Birinci fıkra kapsamında kurulmuş olan ortaklık ilişkileri hakkında; geçerli bir ortaklık ilişkisi bulunmadığı veya primli pay satışı yapıldığı ileri sürülerek sebepsiz zenginleşme, haksız fiil, sözleşme öncesi görüşmelere aykırılık veya sözleşmeye aykırılık nedenlerine dayalı olarak açılan ve kanun yolu incelemesindekiler dahil görülmekte olan menfi tespit, tazminat veya alacak davalarında, karar verilmesine yer olmadığına dair karar verilir ve yargılama gideri ile maktu vekalet ücreti ortaklık üzerinde bırakılır.” hükmü getirilmiştir.
Davacı şirketin yasa kapsamında olduğu hususunda bir uyuşmazlık bulunmamaktadır.
Yabancı mahkemede davalılar tarafından davacı şirket aleyhine “ortaklık ilişkisinin geçerli olmaması nedeniyle ödenen paranın tahsili” istemine ilişkin davada yabancı mahkemece davanın reddine ilişkin verilen ve kesinleşen kararın Türkiye’de icra edilebilmesi için davalı şirket tarafından eldeki tenfiz davası açılmıştır.

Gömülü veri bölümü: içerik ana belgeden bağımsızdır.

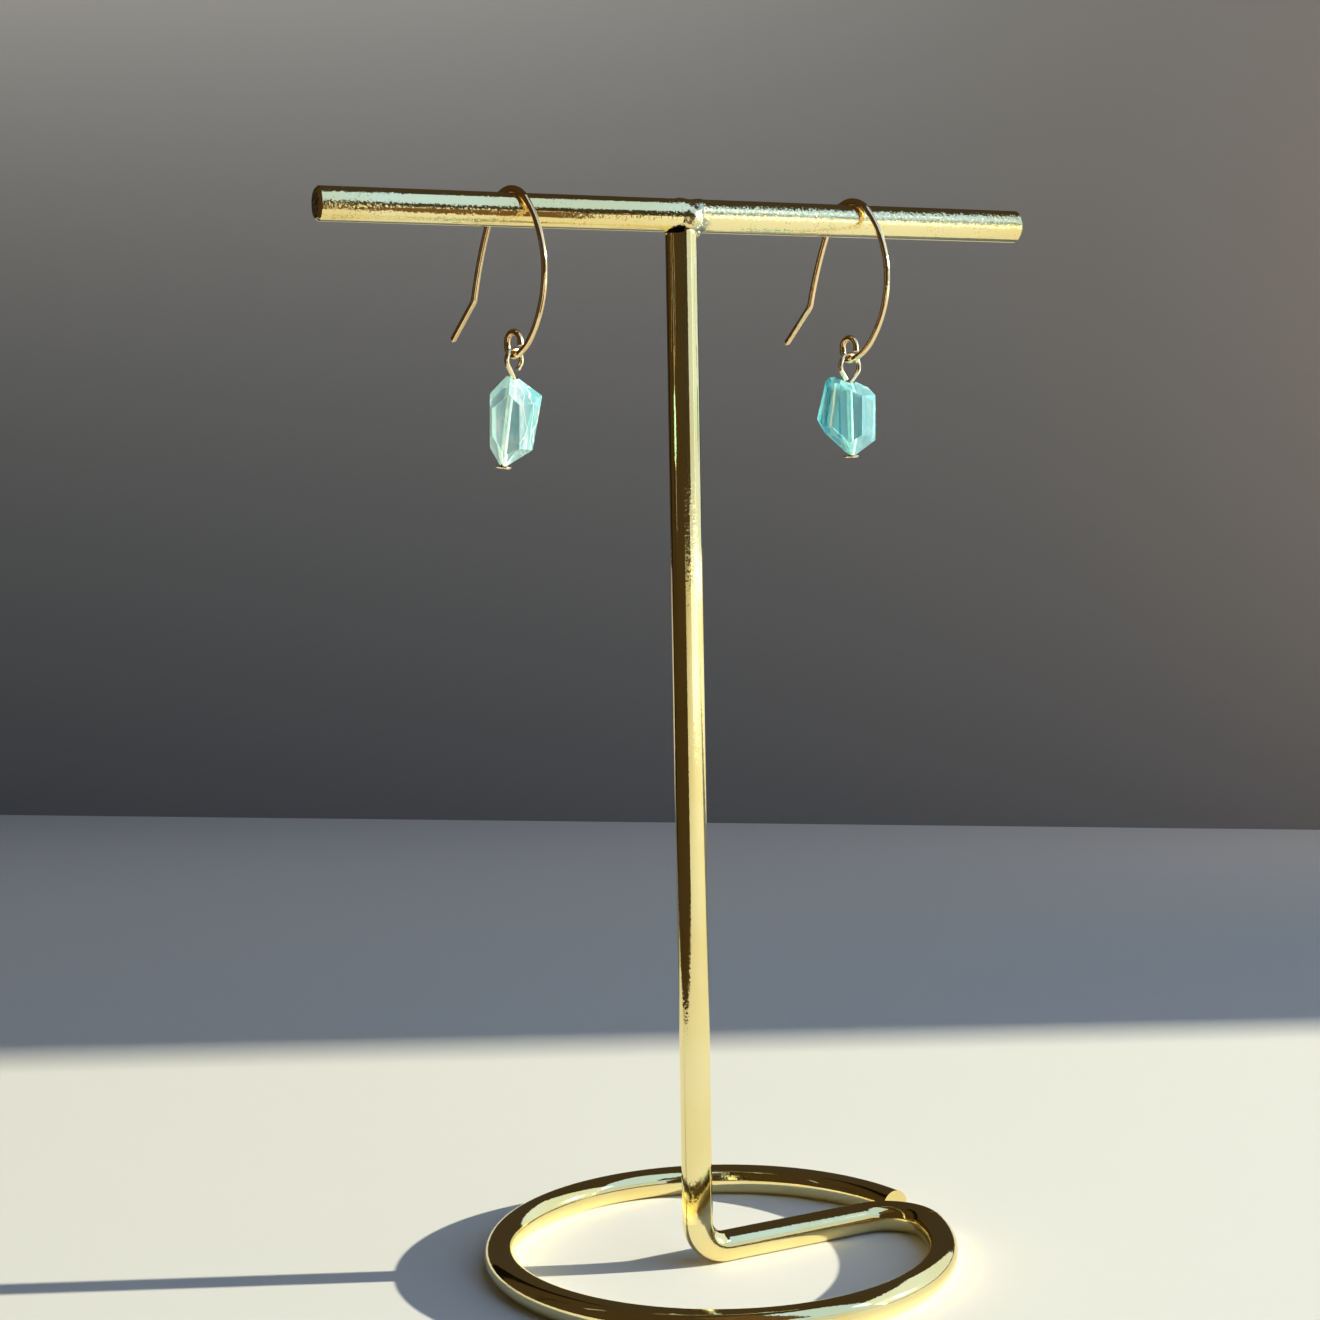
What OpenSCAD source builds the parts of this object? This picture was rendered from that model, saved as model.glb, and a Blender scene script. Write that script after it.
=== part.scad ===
// Pair of gemstone drop earrings hanging on a T-bar display stand.
//
// The stand is a round bar soldered across the top of one long wire. The
// wire comes straight down, turns out along the table, turns again and runs
// once round as an open ring, so it stands by itself. Each earring is an
// open hoop of gold wire hooked over the bar, with a cut stone on a head
// pin that hangs in the hoop's small end loop.
//
// Frame: X runs along the bar, Z is up, and the table is at Z = 0. The
// origin is under the middle of the bar, at the centre of the base ring.
// A wire's route is a list of [size, turn] steps: a straight length where
// the turn is 0, or an arc of that radius, to the left where it is positive.

/* [Stand] */
// Thickness of the stand's wire
wire_d = 4; // [3.6:0.1:4.1]
// Thickness of the bar across the top
bar_d = 4.2; // [4.15:0.05:4.4]
// Length of the bar
bar_len = 96.5; // [88:0.5:120]
// Height of the bar's axis above the table
bar_height = 135.5; // [120:0.5:160]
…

Davacı şirket, davalı gerçek kişilere iddia olunan ortaklık ilişkisi nedeniyle borçlu olmadığı yönünde hüküm istihsal etmek istemektedir.
Eldeki dava, 7194 sayılı yasada sayılan davalardan “menfi tespit” davasının sonuçlarının gerçekleştirmeye yöneliktir.
Bu halde, derdest davanın, Bölge Adliye Mahkemesince 7194 sayılı yasa kapsamında görülerek yazılı şekilde “karar verilmesine yer olmadığına” karar verilmesinde usul ve yasaya aykırı bir yön bulunmamaktadır.
Bölge Adliye Mahkemesi kararının onanmasına karar verilmesi gerekirken mümeyyiz davacı şirket vekilinin aleyhine sonuç doğuracak şekilde kararın yazılı gerekçe ile bozulmasına ilişkin çoğunluk görüşüne karşıyım.